┌─ Input material

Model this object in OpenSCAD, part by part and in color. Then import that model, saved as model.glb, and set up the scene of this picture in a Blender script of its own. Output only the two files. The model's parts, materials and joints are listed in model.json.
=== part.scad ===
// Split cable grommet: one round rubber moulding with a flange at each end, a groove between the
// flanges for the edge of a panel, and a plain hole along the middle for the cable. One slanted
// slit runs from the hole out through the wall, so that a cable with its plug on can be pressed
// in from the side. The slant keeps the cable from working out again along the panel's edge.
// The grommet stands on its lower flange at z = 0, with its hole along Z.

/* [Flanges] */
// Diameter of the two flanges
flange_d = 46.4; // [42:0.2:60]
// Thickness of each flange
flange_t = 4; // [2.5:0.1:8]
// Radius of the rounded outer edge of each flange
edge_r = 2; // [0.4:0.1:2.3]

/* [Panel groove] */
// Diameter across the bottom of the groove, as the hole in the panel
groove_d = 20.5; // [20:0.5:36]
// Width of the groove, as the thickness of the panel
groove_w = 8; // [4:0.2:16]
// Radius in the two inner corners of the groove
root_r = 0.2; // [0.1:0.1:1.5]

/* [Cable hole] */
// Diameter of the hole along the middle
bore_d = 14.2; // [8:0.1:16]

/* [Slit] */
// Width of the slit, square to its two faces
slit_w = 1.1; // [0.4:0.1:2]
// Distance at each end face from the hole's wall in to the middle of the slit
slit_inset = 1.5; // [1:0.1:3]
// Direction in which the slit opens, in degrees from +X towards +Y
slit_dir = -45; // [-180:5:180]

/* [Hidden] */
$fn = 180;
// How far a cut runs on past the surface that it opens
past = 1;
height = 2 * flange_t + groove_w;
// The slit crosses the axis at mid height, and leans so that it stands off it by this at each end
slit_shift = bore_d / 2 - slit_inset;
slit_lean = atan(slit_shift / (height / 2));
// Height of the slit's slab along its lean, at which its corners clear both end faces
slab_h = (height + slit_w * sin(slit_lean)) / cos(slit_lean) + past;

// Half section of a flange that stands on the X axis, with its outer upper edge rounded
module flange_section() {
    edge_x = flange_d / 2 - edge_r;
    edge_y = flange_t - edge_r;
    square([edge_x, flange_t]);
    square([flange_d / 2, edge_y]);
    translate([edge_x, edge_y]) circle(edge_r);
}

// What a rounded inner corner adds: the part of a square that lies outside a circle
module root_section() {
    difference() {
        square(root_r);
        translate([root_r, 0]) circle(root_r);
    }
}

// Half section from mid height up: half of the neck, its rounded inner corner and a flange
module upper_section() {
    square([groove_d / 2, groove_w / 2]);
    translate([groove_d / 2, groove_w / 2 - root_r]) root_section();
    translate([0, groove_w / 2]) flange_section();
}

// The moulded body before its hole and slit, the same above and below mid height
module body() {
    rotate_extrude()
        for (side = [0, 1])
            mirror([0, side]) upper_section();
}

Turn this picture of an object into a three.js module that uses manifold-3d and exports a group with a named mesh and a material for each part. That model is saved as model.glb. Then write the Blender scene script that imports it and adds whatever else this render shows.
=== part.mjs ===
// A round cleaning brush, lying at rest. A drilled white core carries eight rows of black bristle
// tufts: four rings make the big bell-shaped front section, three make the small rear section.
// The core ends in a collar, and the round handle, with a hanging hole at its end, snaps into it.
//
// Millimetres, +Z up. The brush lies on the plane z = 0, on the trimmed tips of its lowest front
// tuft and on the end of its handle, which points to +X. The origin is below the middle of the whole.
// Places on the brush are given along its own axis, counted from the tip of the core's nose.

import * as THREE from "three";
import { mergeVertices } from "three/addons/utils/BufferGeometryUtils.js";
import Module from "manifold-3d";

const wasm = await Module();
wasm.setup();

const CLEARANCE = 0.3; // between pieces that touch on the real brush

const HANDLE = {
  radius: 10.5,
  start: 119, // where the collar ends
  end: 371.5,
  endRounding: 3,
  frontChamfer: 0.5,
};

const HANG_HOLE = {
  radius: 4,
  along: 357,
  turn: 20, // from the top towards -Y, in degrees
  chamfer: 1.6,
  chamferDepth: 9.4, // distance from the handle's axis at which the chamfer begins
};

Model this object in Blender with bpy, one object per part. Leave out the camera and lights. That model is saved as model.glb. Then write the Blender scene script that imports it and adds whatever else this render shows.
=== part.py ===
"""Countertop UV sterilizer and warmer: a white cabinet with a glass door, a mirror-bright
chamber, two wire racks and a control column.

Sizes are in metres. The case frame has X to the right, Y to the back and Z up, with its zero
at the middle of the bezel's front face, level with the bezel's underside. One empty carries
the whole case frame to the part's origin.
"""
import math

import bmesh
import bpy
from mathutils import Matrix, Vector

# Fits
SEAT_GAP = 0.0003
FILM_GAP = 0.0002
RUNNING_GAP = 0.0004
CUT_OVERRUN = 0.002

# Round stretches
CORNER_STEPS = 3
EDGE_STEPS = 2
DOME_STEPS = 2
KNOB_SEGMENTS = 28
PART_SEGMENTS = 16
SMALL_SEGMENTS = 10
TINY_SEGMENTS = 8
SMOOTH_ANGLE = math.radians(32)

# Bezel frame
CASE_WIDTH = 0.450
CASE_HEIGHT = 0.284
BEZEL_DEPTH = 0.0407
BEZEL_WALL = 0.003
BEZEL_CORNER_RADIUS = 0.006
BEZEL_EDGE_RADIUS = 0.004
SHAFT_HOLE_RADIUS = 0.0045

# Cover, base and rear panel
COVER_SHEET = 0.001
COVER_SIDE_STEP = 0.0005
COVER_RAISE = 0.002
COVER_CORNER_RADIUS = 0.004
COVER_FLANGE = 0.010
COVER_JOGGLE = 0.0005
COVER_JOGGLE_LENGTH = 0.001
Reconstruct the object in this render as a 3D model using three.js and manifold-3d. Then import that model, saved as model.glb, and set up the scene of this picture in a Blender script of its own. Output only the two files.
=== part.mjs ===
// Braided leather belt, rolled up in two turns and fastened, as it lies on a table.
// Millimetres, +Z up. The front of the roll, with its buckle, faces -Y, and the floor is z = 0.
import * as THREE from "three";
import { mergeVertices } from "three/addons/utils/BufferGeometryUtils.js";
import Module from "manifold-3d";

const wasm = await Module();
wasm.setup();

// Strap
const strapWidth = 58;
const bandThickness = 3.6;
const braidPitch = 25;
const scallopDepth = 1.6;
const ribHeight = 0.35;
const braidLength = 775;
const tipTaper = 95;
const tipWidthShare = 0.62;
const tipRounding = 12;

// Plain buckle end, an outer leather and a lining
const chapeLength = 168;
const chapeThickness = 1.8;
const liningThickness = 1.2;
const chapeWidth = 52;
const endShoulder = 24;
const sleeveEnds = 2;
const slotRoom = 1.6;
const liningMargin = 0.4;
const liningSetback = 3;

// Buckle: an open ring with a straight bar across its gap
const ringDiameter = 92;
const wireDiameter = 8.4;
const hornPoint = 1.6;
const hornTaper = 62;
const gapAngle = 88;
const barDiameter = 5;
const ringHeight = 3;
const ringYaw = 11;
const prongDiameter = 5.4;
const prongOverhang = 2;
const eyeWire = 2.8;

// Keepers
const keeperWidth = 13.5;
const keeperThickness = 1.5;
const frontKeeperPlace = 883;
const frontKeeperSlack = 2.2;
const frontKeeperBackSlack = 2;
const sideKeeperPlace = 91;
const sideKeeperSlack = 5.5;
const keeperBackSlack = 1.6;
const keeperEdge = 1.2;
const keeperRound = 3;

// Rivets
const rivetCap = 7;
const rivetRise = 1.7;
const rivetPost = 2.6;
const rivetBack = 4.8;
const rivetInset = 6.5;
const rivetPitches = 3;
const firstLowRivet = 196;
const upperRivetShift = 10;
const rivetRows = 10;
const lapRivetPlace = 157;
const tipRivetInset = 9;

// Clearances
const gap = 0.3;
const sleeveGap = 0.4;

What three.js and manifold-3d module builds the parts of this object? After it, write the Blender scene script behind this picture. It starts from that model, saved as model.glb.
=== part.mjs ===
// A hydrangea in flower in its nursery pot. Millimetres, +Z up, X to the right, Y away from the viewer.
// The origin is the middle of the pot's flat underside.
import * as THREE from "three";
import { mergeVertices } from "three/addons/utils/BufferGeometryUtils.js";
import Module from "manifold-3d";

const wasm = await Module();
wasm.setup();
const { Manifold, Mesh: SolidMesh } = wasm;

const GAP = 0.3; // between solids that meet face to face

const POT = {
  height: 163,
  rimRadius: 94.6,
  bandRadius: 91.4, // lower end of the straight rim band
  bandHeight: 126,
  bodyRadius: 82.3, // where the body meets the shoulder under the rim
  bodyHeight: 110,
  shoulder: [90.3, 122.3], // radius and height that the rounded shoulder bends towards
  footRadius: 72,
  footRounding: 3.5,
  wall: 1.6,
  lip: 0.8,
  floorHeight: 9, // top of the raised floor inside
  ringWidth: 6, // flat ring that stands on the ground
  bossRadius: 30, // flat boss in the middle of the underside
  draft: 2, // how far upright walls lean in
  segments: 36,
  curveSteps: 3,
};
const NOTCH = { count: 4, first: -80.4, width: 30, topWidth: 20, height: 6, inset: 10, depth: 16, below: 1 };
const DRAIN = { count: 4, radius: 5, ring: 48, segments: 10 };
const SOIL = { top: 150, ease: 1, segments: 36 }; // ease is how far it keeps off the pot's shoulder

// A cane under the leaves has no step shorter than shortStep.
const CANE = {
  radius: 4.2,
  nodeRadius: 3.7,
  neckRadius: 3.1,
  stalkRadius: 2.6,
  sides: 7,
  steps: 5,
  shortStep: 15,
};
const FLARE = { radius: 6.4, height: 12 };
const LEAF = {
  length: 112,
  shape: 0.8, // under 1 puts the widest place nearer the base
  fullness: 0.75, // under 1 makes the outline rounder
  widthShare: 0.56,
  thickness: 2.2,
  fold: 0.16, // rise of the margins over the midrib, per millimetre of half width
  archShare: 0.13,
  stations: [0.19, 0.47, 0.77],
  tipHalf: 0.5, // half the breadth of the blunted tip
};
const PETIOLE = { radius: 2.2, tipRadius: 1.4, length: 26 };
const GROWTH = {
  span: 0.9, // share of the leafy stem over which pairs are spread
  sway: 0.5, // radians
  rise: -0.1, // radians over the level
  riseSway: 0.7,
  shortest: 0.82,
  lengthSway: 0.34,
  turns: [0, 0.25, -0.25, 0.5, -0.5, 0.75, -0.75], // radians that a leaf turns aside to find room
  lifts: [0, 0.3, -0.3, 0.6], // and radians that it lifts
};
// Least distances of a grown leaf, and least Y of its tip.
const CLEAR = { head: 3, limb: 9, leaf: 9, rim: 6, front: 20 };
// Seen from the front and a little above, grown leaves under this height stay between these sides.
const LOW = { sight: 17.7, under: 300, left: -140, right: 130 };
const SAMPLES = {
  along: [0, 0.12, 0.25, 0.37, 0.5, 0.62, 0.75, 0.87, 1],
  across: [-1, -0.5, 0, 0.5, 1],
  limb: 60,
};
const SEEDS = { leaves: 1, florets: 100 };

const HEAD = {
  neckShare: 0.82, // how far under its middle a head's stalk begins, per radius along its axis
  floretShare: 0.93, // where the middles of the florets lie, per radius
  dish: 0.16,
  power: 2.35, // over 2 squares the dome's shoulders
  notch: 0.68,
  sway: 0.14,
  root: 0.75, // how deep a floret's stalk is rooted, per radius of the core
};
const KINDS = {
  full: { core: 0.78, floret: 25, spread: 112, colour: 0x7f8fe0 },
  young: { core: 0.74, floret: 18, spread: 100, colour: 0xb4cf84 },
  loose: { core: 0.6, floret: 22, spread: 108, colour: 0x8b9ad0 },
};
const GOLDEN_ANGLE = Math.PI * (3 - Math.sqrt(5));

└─

» What is asked
Scan the lines for the string "each". Pick out every line that has it.

» The answer
// Split cable grommet: one round rubber moulding with a flange at each end, a groove between the
// Thickness of each flange
// Radius of the rounded outer edge of each flange
// Distance at each end face from the hole's wall in to the middle of the slit
// The slit crosses the axis at mid height, and leans so that it stands off it by this at each end
Turn this picture of an object into a three.js module that uses manifold-3d and exports a group with a named mesh and a material for each part. That model is saved as model.glb. Then write the Blender scene script that imports it and adds whatever else this render shows.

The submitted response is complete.